→ Material:
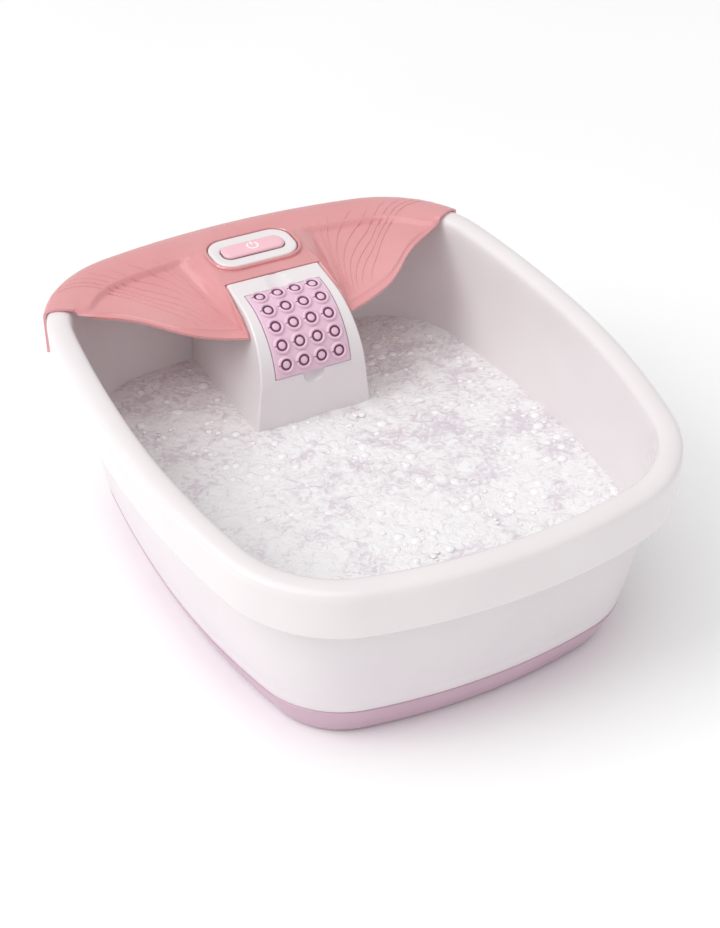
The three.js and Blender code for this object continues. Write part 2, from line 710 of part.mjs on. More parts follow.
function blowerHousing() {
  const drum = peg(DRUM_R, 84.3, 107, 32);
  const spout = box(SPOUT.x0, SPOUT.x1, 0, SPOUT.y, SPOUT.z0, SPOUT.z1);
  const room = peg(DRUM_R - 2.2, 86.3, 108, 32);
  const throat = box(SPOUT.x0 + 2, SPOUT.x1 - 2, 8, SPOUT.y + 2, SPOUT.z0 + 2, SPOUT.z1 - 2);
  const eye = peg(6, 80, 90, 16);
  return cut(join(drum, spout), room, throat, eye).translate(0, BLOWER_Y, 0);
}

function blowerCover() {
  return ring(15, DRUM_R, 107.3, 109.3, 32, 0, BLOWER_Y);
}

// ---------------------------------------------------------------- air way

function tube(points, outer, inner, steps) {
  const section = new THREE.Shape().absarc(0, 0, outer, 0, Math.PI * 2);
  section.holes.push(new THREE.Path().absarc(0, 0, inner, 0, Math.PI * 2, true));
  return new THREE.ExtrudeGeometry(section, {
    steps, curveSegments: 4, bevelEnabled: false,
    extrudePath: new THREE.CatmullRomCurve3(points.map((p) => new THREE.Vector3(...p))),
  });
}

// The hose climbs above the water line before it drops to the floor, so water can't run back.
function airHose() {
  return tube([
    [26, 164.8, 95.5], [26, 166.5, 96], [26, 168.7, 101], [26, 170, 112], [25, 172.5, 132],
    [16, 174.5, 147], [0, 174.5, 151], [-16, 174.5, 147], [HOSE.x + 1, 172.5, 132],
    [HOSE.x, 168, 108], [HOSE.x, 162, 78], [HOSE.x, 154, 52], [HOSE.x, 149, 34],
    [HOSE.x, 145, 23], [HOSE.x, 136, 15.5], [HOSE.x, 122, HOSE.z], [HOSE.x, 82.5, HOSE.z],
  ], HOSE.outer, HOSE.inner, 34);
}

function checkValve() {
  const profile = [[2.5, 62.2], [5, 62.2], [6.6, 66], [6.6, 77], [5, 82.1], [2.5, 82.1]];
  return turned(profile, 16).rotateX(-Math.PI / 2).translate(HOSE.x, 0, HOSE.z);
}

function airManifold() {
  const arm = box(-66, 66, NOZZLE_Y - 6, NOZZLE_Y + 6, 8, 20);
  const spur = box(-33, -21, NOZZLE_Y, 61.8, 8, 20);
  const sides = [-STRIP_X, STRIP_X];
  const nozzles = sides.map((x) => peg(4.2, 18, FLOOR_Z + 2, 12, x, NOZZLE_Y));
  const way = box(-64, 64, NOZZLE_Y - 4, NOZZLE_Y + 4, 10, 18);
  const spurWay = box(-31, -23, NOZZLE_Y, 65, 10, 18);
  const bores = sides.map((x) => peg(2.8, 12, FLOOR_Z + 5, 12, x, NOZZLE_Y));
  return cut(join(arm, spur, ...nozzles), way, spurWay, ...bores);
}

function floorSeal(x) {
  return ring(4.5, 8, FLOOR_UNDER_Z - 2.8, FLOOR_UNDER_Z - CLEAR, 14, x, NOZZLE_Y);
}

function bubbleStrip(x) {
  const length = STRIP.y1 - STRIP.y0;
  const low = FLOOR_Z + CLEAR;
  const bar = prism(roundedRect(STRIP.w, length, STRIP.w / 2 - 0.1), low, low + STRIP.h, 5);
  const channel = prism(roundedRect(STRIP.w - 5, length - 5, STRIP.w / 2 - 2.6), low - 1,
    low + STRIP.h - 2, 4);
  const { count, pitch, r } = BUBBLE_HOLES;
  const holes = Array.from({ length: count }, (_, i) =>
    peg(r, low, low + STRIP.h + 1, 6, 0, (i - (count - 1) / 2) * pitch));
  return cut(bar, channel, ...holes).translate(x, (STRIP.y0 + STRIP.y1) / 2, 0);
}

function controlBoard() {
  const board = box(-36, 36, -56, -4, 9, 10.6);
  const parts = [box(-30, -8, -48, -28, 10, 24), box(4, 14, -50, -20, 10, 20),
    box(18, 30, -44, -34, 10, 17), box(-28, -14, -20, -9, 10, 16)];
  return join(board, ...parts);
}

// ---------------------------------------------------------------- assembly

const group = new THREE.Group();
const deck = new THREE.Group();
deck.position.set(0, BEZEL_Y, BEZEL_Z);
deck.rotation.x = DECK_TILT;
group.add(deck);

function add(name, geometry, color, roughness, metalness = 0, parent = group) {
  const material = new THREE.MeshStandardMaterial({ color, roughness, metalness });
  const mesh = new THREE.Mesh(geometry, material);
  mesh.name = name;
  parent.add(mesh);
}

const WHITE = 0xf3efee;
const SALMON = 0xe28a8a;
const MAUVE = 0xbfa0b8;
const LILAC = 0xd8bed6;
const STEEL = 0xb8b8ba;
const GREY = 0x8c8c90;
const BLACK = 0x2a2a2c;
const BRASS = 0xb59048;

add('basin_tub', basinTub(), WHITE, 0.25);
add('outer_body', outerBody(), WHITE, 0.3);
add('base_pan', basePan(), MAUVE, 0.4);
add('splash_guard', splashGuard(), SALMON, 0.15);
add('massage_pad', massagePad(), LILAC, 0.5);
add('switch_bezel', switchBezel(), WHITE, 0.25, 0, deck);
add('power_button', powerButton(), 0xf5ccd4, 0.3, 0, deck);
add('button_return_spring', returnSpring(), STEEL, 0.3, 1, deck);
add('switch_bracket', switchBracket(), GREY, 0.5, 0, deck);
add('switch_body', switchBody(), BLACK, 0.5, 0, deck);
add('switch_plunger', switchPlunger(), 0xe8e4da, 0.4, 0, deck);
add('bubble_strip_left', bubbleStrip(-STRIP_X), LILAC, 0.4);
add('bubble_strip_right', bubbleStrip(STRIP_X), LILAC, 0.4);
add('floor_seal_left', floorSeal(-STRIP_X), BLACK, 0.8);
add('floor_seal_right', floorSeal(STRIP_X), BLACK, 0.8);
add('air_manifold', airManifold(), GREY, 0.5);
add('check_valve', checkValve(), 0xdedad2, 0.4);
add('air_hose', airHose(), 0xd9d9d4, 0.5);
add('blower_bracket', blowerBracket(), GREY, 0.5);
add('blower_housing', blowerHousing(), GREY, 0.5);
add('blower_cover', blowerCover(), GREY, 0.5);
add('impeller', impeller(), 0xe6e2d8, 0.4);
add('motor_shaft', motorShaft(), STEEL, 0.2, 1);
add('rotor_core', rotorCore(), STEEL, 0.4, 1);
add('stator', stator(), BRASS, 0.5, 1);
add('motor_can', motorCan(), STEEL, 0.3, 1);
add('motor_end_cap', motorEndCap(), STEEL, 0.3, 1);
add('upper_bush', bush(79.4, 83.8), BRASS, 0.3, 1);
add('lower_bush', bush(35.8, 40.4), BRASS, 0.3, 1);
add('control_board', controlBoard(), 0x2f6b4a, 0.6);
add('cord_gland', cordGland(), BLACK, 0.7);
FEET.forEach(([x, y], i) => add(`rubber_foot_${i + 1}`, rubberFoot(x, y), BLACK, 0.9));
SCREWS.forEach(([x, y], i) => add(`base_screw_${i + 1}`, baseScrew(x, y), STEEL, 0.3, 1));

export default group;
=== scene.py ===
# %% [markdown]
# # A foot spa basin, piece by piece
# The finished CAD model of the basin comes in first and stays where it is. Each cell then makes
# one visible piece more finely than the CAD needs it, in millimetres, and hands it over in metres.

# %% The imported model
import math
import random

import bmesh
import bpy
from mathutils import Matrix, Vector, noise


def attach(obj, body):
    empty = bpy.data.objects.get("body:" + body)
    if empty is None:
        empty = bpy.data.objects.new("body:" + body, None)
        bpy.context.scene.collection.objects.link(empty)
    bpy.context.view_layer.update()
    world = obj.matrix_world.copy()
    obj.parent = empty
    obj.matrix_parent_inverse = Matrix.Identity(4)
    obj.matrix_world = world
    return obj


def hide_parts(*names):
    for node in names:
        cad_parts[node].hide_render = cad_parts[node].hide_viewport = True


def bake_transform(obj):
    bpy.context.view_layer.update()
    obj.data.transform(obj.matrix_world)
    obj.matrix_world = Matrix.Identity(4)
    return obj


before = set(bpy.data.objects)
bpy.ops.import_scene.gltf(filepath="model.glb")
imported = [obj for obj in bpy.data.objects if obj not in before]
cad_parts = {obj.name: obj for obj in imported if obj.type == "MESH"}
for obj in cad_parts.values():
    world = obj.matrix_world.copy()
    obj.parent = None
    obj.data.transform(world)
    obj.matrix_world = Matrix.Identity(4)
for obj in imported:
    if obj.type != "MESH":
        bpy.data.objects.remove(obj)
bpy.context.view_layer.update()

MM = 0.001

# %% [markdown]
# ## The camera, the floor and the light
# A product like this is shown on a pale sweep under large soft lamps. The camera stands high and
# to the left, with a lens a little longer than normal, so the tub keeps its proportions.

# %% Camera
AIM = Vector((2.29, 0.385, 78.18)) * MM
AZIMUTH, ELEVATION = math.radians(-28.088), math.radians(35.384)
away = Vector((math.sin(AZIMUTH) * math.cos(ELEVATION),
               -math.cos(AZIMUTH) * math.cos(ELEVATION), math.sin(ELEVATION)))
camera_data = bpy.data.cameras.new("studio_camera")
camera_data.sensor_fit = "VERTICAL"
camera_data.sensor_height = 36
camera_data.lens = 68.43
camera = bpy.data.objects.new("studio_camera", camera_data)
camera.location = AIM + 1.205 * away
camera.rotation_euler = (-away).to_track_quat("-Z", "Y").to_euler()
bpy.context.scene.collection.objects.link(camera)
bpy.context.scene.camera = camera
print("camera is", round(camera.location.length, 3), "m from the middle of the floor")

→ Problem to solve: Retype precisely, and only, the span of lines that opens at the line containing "add('impeller', impeller(), 0xe6e2d8, 0.4);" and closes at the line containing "bpy.data.objects.remove(obj)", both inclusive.

→ Written answer:
add('impeller', impeller(), 0xe6e2d8, 0.4);
add('motor_shaft', motorShaft(), STEEL, 0.2, 1);
add('rotor_core', rotorCore(), STEEL, 0.4, 1);
add('stator', stator(), BRASS, 0.5, 1);
add('motor_can', motorCan(), STEEL, 0.3, 1);
add('motor_end_cap', motorEndCap(), STEEL, 0.3, 1);
add('upper_bush', bush(79.4, 83.8), BRASS, 0.3, 1);
add('lower_bush', bush(35.8, 40.4), BRASS, 0.3, 1);
add('control_board', controlBoard(), 0x2f6b4a, 0.6);
add('cord_gland', cordGland(), BLACK, 0.7);
FEET.forEach(([x, y], i) => add(`rubber_foot_${i + 1}`, rubberFoot(x, y), BLACK, 0.9));
SCREWS.forEach(([x, y], i) => add(`base_screw_${i + 1}`, baseScrew(x, y), STEEL, 0.3, 1));

export default group;
=== scene.py ===
# %% [markdown]
# # A foot spa basin, piece by piece
# The finished CAD model of the basin comes in first and stays where it is. Each cell then makes
# one visible piece more finely than the CAD needs it, in millimetres, and hands it over in metres.

# %% The imported model
import math
import random

import bmesh
import bpy
from mathutils import Matrix, Vector, noise


def attach(obj, body):
    empty = bpy.data.objects.get("body:" + body)
    if empty is None:
        empty = bpy.data.objects.new("body:" + body, None)
        bpy.context.scene.collection.objects.link(empty)
    bpy.context.view_layer.update()
    world = obj.matrix_world.copy()
    obj.parent = empty
    obj.matrix_parent_inverse = Matrix.Identity(4)
    obj.matrix_world = world
    return obj


def hide_parts(*names):
    for node in names:
        cad_parts[node].hide_render = cad_parts[node].hide_viewport = True


def bake_transform(obj):
    bpy.context.view_layer.update()
    obj.data.transform(obj.matrix_world)
    obj.matrix_world = Matrix.Identity(4)
    return obj


before = set(bpy.data.objects)
bpy.ops.import_scene.gltf(filepath="model.glb")
imported = [obj for obj in bpy.data.objects if obj not in before]
cad_parts = {obj.name: obj for obj in imported if obj.type == "MESH"}
for obj in cad_parts.values():
    world = obj.matrix_world.copy()
    obj.parent = None
    obj.data.transform(world)
    obj.matrix_world = Matrix.Identity(4)
for obj in imported:
    if obj.type != "MESH":
        bpy.data.objects.remove(obj)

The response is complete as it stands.